WHAT IS BEING ASKED
What follows is a listing; give it again exactly, in its entirety.

GIVEN INFORMATION
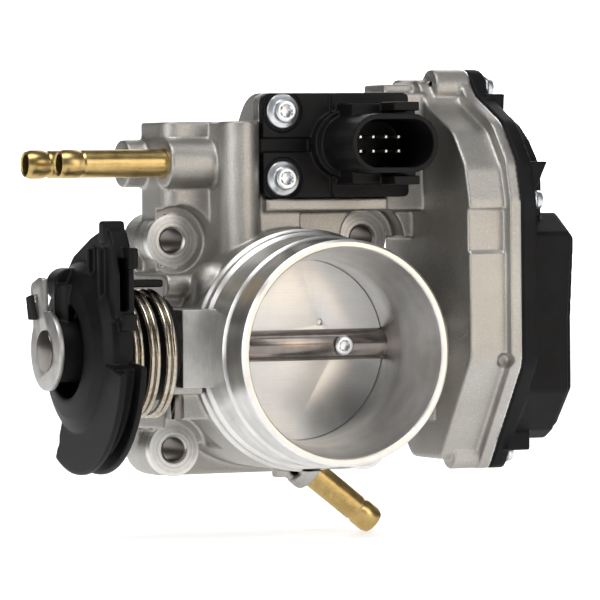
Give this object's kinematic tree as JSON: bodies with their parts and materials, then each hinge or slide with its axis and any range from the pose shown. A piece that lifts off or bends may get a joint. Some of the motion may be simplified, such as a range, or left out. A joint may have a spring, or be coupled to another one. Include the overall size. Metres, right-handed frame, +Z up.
{
  "type": "throttle body",
  "caption": "Cable-driven butterfly throttle body with cable pulley, return spring, coolant and purge pipes, socket, and a gear case with idle motor and position sensor.",
  "frame": {"origin": "centre of the four-bolt pattern on the engine flange's face, on the height of the throttle shaft", "axes": "+X along the throttle shaft from the cable pulley to the gear case, +Y along the air flow out of the engine flange, +Z up"},
  "size_m": [0.1567, 0.0741, 0.133],
  "materials": {
    "cast_aluminium": "as cast, fine grained, machined bright on the flange, spigot and bosses",
    "dark_steel": "dark ground steel",
    "plate_metal": "fine turned satin",
    "zinc_screws": "bright zinc plated",
    "zinc_plate": "satin zinc plated sheet",
    "bearing_steel": "ground",
    "spring_steel": "nickel bright wire with a warm tint",
    "tinned_metal": "tinned",
    "brass": "drawn, satin",
    "seal_rubber": "matt black",
    "black_plastic": "moulded, glass filled",
    "connector_plastic": "moulded, satin",
    "cover_plastic": "moulded, fine texture",
    "gear_plastic": "natural moulded",
    "board": "solder masked"
  },
  "bodies": {
    "body": {"housing": "cast_aluminium", "needle_bearing_left": "bearing_steel", "needle_bearing_right": "bearing_steel", "shaft_seal_left": "seal_rubber", "shaft_seal_right": "seal_rubber", "spring_sleeve": "black_plastic", "return_spring": "spring_steel", "coolant_pipe_front": "brass", "coolant_pipe_rear": "brass", "purge_pipe": "brass", "connector_shell": "connector_plastic", "connector_seal": "seal_rubber", "connector_pins": "tinned_metal", "connector_screws": "zinc_screws", "gear_cover": "cover_plastic", "cover_gasket": "seal_rubber", "cover_screws": "zinc_screws", "motor_can": "zinc_plate", "motor_end_cap": "black_plastic", "motor_bracket": "zinc_plate", "bracket_screws": "zinc_screws", "reduction_axle": "bearing_steel", "axle_washer": "bearing_steel", "segment_spring": "spring_steel", "sensor_board": "board", "spring_post": "dark_steel"},
    "throttle": {"throttle_shaft": "dark_steel", "throttle_plate": "plate_metal", "plate_screws": "zinc_screws", "cable_pulley": "black_plastic", "pulley_bush": "bearing_steel", "end_plate": "zinc_plate", "stop_bumper": "seal_rubber", "shaft_lever": "zinc_plate", "segment_clip": "dark_steel", "wiper_rotor": "black_plastic", "wiper_contacts": "brass"},
    "segment": {"idle_segment": "gear_plastic"},
    "reduction": {"reduction_gear": "gear_plastic"},
    "rotor": {"motor_shaft": "bearing_steel", "motor_pinion": "brass"}
  },
  "joints": [
    {"name": "throttle_turn", "type": "hinge", "parent": "body", "child": "throttle", "pos_m": [0, -0.0393, 0], "axis": [1, 0, 0], "range_deg": [0, 84], "stiffness_Nm_per_rad": 0.02, "springref_deg": -40.11, "deforming": ["return_spring"]},
    {"name": "idle_segment_turn", "type": "hinge", "parent": "body", "child": "segment", "pos_m": [0, -0.0393, 0], "axis": [1, 0, 0], "range_deg": [-12, 0], "stiffness_Nm_per_rad": 0.01, "springref_deg": 28.65, "deforming": ["segment_spring"]},
    {"name": "reduction_turn", "type": "hinge", "parent": "body", "child": "reduction", "pos_m": [0, -0.03202, 0.03423], "axis": [1, 0, 0], "range_deg": [-1, 49]},
    {"name": "motor_turn", "type": "hinge", "parent": "body", "child": "rotor", "pos_m": [0, -0.0174, 0.05693], "axis": [1, 0, 0], "range_deg": [-214, 3]}
  ],
  "couplings": [
    {"joint": "reduction_turn", "follows": "idle_segment_turn", "ratio": -4},
    {"joint": "motor_turn", "follows": "idle_segment_turn", "ratio": 17.6}
  ]
}
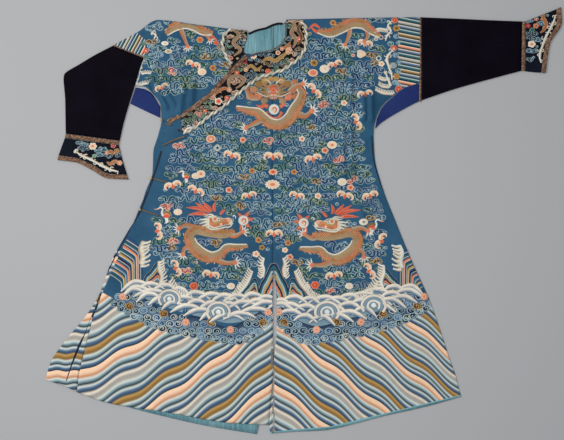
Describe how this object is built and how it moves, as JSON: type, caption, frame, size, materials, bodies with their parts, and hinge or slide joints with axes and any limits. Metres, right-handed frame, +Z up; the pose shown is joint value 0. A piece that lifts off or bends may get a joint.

EXERCISE RESULT
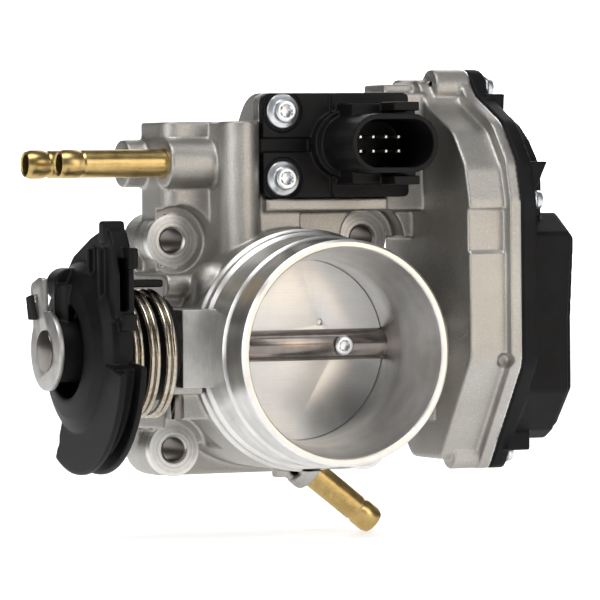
Give this object's kinematic tree as JSON: bodies with their parts and materials, then each hinge or slide with its axis and any range from the pose shown. A piece that lifts off or bends may get a joint. Some of the motion may be simplified, such as a range, or left out. A joint may have a spring, or be coupled to another one. Include the overall size. Metres, right-handed frame, +Z up.
{
  "type": "throttle body",
  "caption": "Cable-driven butterfly throttle body with cable pulley, return spring, coolant and purge pipes, socket, and a gear case with idle motor and position sensor.",
  "frame": {"origin": "centre of the four-bolt pattern on the engine flange's face, on the height of the throttle shaft", "axes": "+X along the throttle shaft from the cable pulley to the gear case, +Y along the air flow out of the engine flange, +Z up"},
  "size_m": [0.1567, 0.0741, 0.133],
  "materials": {
    "cast_aluminium": "as cast, fine grained, machined bright on the flange, spigot and bosses",
    "dark_steel": "dark ground steel",
    "plate_metal": "fine turned satin",
    "zinc_screws": "bright zinc plated",
    "zinc_plate": "satin zinc plated sheet",
    "bearing_steel": "ground",
    "spring_steel": "nickel bright wire with a warm tint",
    "tinned_metal": "tinned",
    "brass": "drawn, satin",
    "seal_rubber": "matt black",
    "black_plastic": "moulded, glass filled",
    "connector_plastic": "moulded, satin",
    "cover_plastic": "moulded, fine texture",
    "gear_plastic": "natural moulded",
    "board": "solder masked"
  },
  "bodies": {
    "body": {"housing": "cast_aluminium", "needle_bearing_left": "bearing_steel", "needle_bearing_right": "bearing_steel", "shaft_seal_left": "seal_rubber", "shaft_seal_right": "seal_rubber", "spring_sleeve": "black_plastic", "return_spring": "spring_steel", "coolant_pipe_front": "brass", "coolant_pipe_rear": "brass", "purge_pipe": "brass", "connector_shell": "connector_plastic", "connector_seal": "seal_rubber", "connector_pins": "tinned_metal", "connector_screws": "zinc_screws", "gear_cover": "cover_plastic", "cover_gasket": "seal_rubber", "cover_screws": "zinc_screws", "motor_can": "zinc_plate", "motor_end_cap": "black_plastic", "motor_bracket": "zinc_plate", "bracket_screws": "zinc_screws", "reduction_axle": "bearing_steel", "axle_washer": "bearing_steel", "segment_spring": "spring_steel", "sensor_board": "board", "spring_post": "dark_steel"},
    "throttle": {"throttle_shaft": "dark_steel", "throttle_plate": "plate_metal", "plate_screws": "zinc_screws", "cable_pulley": "black_plastic", "pulley_bush": "bearing_steel", "end_plate": "zinc_plate", "stop_bumper": "seal_rubber", "shaft_lever": "zinc_plate", "segment_clip": "dark_steel", "wiper_rotor": "black_plastic", "wiper_contacts": "brass"},
    "segment": {"idle_segment": "gear_plastic"},
    "reduction": {"reduction_gear": "gear_plastic"},
    "rotor": {"motor_shaft": "bearing_steel", "motor_pinion": "brass"}
  },
  "joints": [
    {"name": "throttle_turn", "type": "hinge", "parent": "body", "child": "throttle", "pos_m": [0, -0.0393, 0], "axis": [1, 0, 0], "range_deg": [0, 84], "stiffness_Nm_per_rad": 0.02, "springref_deg": -40.11, "deforming": ["return_spring"]},
    {"name": "idle_segment_turn", "type": "hinge", "parent": "body", "child": "segment", "pos_m": [0, -0.0393, 0], "axis": [1, 0, 0], "range_deg": [-12, 0], "stiffness_Nm_per_rad": 0.01, "springref_deg": 28.65, "deforming": ["segment_spring"]},
    {"name": "reduction_turn", "type": "hinge", "parent": "body", "child": "reduction", "pos_m": [0, -0.03202, 0.03423], "axis": [1, 0, 0], "range_deg": [-1, 49]},
    {"name": "motor_turn", "type": "hinge", "parent": "body", "child": "rotor", "pos_m": [0, -0.0174, 0.05693], "axis": [1, 0, 0], "range_deg": [-214, 3]}
  ],
  "couplings": [
    {"joint": "reduction_turn", "follows": "idle_segment_turn", "ratio": -4},
    {"joint": "motor_turn", "follows": "idle_segment_turn", "ratio": 17.6}
  ]
}
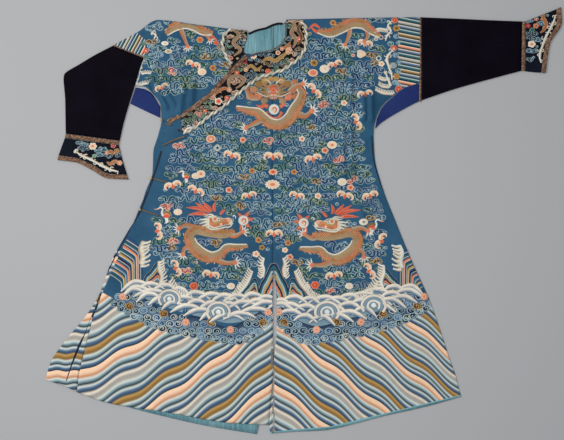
Describe how this object is built and how it moves, as JSON: type, caption, frame, size, materials, bodies with their parts, and hinge or slide joints with axes and any limits. Metres, right-handed frame, +Z up; the pose shown is joint value 0. A piece that lifts off or bends may get a joint.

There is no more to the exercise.